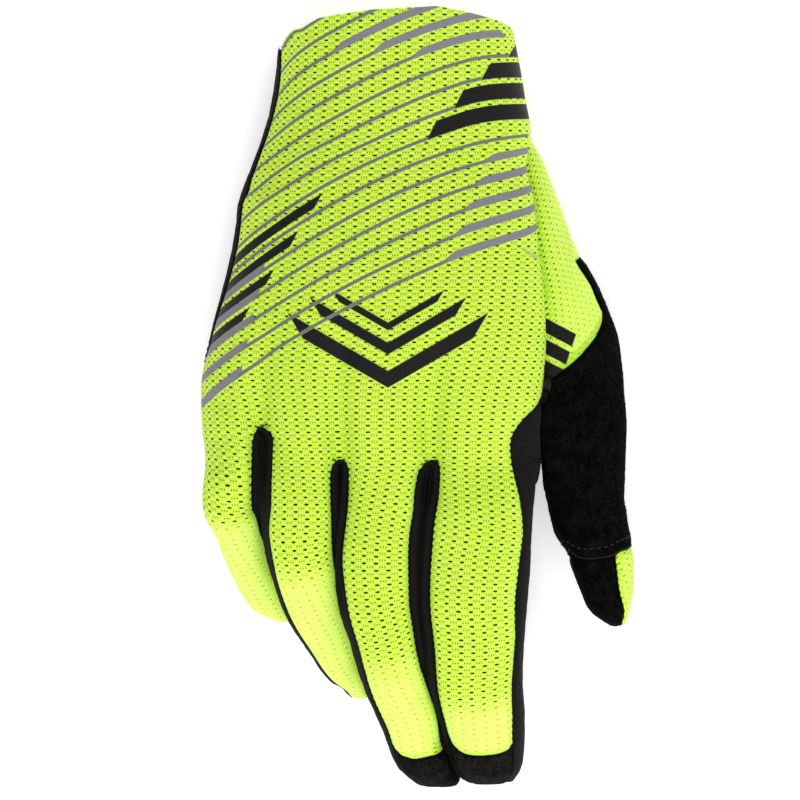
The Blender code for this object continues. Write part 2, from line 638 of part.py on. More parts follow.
def piece_mesh(name, points, normals, faces):
    """One piece: its part of the skin, drawn in by half the seam gap, and its inner wall."""
    wall = PIECES[name][0]
    outline = edge_counts(faces)
    inwards = {}
    for a, b in outline:
        run = points[b] - points[a]
        run = run / max(np.linalg.norm(run), 1e-12)
        for corner in (a, b):
            inward = np.cross(normals[corner], run)
            inwards.setdefault(corner, []).append(inward / max(np.linalg.norm(inward), 1e-12))
    used = sorted({v for loop in faces for v in loop})
    place = {v: i for i, v in enumerate(used)}
    outer = points[used].copy()
    inner = outer - normals[used] * wall
    for v, ways in inwards.items():
        total = np.sum(ways, axis=0)
        size = np.linalg.norm(total)
        if size > 1e-9:
            unit = total / size
            lean = max(float(np.dot(unit, ways[0])), 0.6)
            outer[place[v]] += unit * SEAM_GAP / 2 / lean
            inner[place[v]] += unit * (SEAM_GAP / 2 + SEAM_BEVEL) / lean
    outer[:, 2] = np.maximum(outer[:, 2], 0)
    count = len(used)
    solid = [[place[v] for v in loop] for loop in faces]
    solid += [[place[v] + count for v in reversed(loop)] for loop in faces]
    solid += [[place[b], place[a], place[a] + count, place[b] + count] for a, b in outline]
    return np.concatenate([outer, inner]), solid


def make_piece(name, points, faces):
    colour, roughness = PIECES[name][1:]
    mesh = bpy.data.meshes.new(name)
    mesh.from_pydata([tuple(p) for p in points], [], faces)
    mesh.shade_smooth()
    mesh.set_sharp_from_angle(angle=math.radians(50))
    material = bpy.data.materials.new(name)
    material.use_nodes = True
    shader = material.node_tree.nodes["Principled BSDF"]
    shader.inputs["Base Color"].default_value = (*colour, 1)
    shader.inputs["Roughness"].default_value = roughness
    shader.inputs["Metallic"].default_value = 0
    mesh.materials.append(material)
    piece = bpy.data.objects.new(name, mesh)
    bpy.context.scene.collection.objects.link(piece)
    return piece


def build_glove():
    body = glove_skin(1)
    bmesh.ops.recalc_face_normals(body, faces=body.faces)
    points, normals, faces = skin_arrays(body)
    body.free()
    middle = (points.min(axis=0) + points.max(axis=0)) / 2
    points = points - np.array([middle[0], middle[1], 0])
    for number, name in enumerate(PIECES):
        own = [loop for loop, label in faces if label == number]
        make_piece(name, *piece_mesh(name, points, normals, own))


def clear_scene():
    for thing in list(bpy.data.objects):
        bpy.data.objects.remove(thing, do_unlink=True)


clear_scene()
build_glove()
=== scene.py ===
"""The cloth, suede and prints of a right-hand motocross glove, laid palm down."""
import math

import bpy
import numpy as np
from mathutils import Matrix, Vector
from mathutils.bvhtree import BVHTree
from mathutils.kdtree import KDTree


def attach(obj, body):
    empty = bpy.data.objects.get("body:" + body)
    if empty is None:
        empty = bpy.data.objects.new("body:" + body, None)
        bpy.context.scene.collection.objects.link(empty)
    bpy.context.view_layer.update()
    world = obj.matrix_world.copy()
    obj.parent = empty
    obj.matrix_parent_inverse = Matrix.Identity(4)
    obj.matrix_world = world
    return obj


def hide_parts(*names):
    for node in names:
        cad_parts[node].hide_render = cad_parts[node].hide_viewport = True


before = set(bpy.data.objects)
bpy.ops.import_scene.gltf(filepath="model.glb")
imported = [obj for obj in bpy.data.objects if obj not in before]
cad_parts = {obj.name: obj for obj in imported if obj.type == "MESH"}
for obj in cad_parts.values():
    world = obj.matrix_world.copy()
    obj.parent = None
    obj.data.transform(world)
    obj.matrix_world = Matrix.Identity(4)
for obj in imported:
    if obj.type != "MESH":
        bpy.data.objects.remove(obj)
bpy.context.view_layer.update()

# Driving sizes, in metres: last the rounds of a slot's end and of a tip, how far past a crotch a
# finger blends into the hand, and how deep the valleys between the knuckles are
PALM_WIDTH = 0.0966
BACK_LENGTH = 0.126
KNUCKLE_HEIGHT = 0.047
FINGER_THICKNESS = 0.024
PINKY_REACH = 0.0538
RING_REACH = 0.0669
MIDDLE_REACH = 0.0916
INDEX_REACH = 0.0904
THUMB_REACH = 0.0462
SLOT_ROUND = 0.0042
TIP_ROUND = 0.009
CROTCH_BLEND = 0.016
VALLEY_DEPTH = 0.0050

# The share of a finger's reach past which its tip turns to lie square across the glove
TIP_TURN = 0.85
# How much narrower the closed end of a tip is than the finger just before it
TIP_CORNER = 0.22

# How squarely the sections of the hand and of the fingers are rounded: 2 is an ellipse
HAND_SQUARENESS = 2.3
SOLE_SQUARENESS = 3.0
FINGER_SQUARENESS = 2.25

# How many times finer than the solids the scene draws its faces, and the faces across each lobe,
# across the upper index gusset and down each side wall
DETAIL = 5
LOBE = 5 * DETAIL
GUSSET = 2 * DETAIL
SIDE = 3 * DETAIL
# Face counts between the lines round the hand: left side, back lobes, gusset, thumb lobe, right
# side, palm lobes
HAND_FACES = [SIDE] + [LOBE] * 4 + [GUSSET, LOBE, SIDE] + [LOBE] * 5
# How far columns crowd to the seams
CROWDING = 0.55

# Sections of the hand. along is a share of BACK_LENGTH from the cuff's edge. left, fold and edge
# are shares of PALM_WIDTH: the little finger's side, the fold of the back panel beside the thumb,
# and the thumb's outer side. Heights are shares of KNUCKLE_HEIGHT. seam is how far the back
# panel's left seam lies above the side, in degrees round the section.
HAND_COLUMNS = ("along", "left", "fold", "edge", "top", "left_z", "fold_z", "edge_z",
                "sole", "thumb_sole", "lift", "seam")
HAND_ROWS = (
    (-0.067, 0.241, 0.896, 0.894, 0.894, 0.426, 0.468, 0.383, -0.040, -0.030, 0.000, 8),
    (0.000, 0.235, 0.901, 0.899, 0.894, 0.426, 0.468, 0.383, -0.040, -0.030, 0.000, 8),
    (0.089, 0.225, 0.916, 0.914, 0.883, 0.426, 0.468, 0.383, -0.040, -0.030, 0.000, 10),
    (0.189, 0.209, 0.939, 0.937, 0.872, 0.426, 0.479, 0.383, -0.040, -0.030, 0.000, 12),
    (0.278, 0.180, 0.957, 0.956, 0.872, 0.426, 0.511, 0.383, -0.040, -0.030, 0.000, 13),
    (0.344, 0.151, 0.945, 0.998, 0.894, 0.426, 0.553, 0.383, -0.040, -0.030, 0.006, 14),
    (0.422, 0.114, 0.965, 1.036, 0.926, 0.426, 0.596, 0.362, -0.040, -0.030, 0.017, 15),
    (0.511, 0.097, 0.977, 1.078, 0.957, 0.426, 0.617, 0.340, -0.040, -0.030, 0.026, 15),
    (0.622, 0.064, 0.994, 1.162, 0.989, 0.426, 0.617, 0.309, -0.030, -0.030, 0.038, 13),
    (0.733, 0.026, 1.001, 1.214, 1.000, 0.436, 0.596, 0.287, 0.005, -0.030, 0.051, 8),
    (0.844, 0.001, 0.991, 1.228, 0.979, 0.468, 0.574, 0.277, 0.096, -0.030, 0.060, -10),
    (0.933, 0.009, 0.988, 1.239, 0.947, 0.489, 0.553, 0.266, 0.181, -0.010, 0.064, -16),
    (1.000, 0.017, 0.988, 1.235, 0.915, 0.511, 0.532, 0.266, 0.255, 0.005, 0.064, -16),
    (1.089, 0.009, 0.988, 1.231, 0.883, 0.511, 0.511, 0.266, 0.319, 0.013, 0.064, -14),
)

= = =

Exercise requirements: Return only the stretch of the material above from the line holding "piece = bpy.data.objects.new(name, mesh)" through the line holding "obj.matrix_parent_inverse = Matrix.Identity(4)", copied exactly.

Response to this exercise:
    piece = bpy.data.objects.new(name, mesh)
    bpy.context.scene.collection.objects.link(piece)
    return piece


def build_glove():
    body = glove_skin(1)
    bmesh.ops.recalc_face_normals(body, faces=body.faces)
    points, normals, faces = skin_arrays(body)
    body.free()
    middle = (points.min(axis=0) + points.max(axis=0)) / 2
    points = points - np.array([middle[0], middle[1], 0])
    for number, name in enumerate(PIECES):
        own = [loop for loop, label in faces if label == number]
        make_piece(name, *piece_mesh(name, points, normals, own))


def clear_scene():
    for thing in list(bpy.data.objects):
        bpy.data.objects.remove(thing, do_unlink=True)


clear_scene()
build_glove()
=== scene.py ===
"""The cloth, suede and prints of a right-hand motocross glove, laid palm down."""
import math

import bpy
import numpy as np
from mathutils import Matrix, Vector
from mathutils.bvhtree import BVHTree
from mathutils.kdtree import KDTree


def attach(obj, body):
    empty = bpy.data.objects.get("body:" + body)
    if empty is None:
        empty = bpy.data.objects.new("body:" + body, None)
        bpy.context.scene.collection.objects.link(empty)
    bpy.context.view_layer.update()
    world = obj.matrix_world.copy()
    obj.parent = empty
    obj.matrix_parent_inverse = Matrix.Identity(4)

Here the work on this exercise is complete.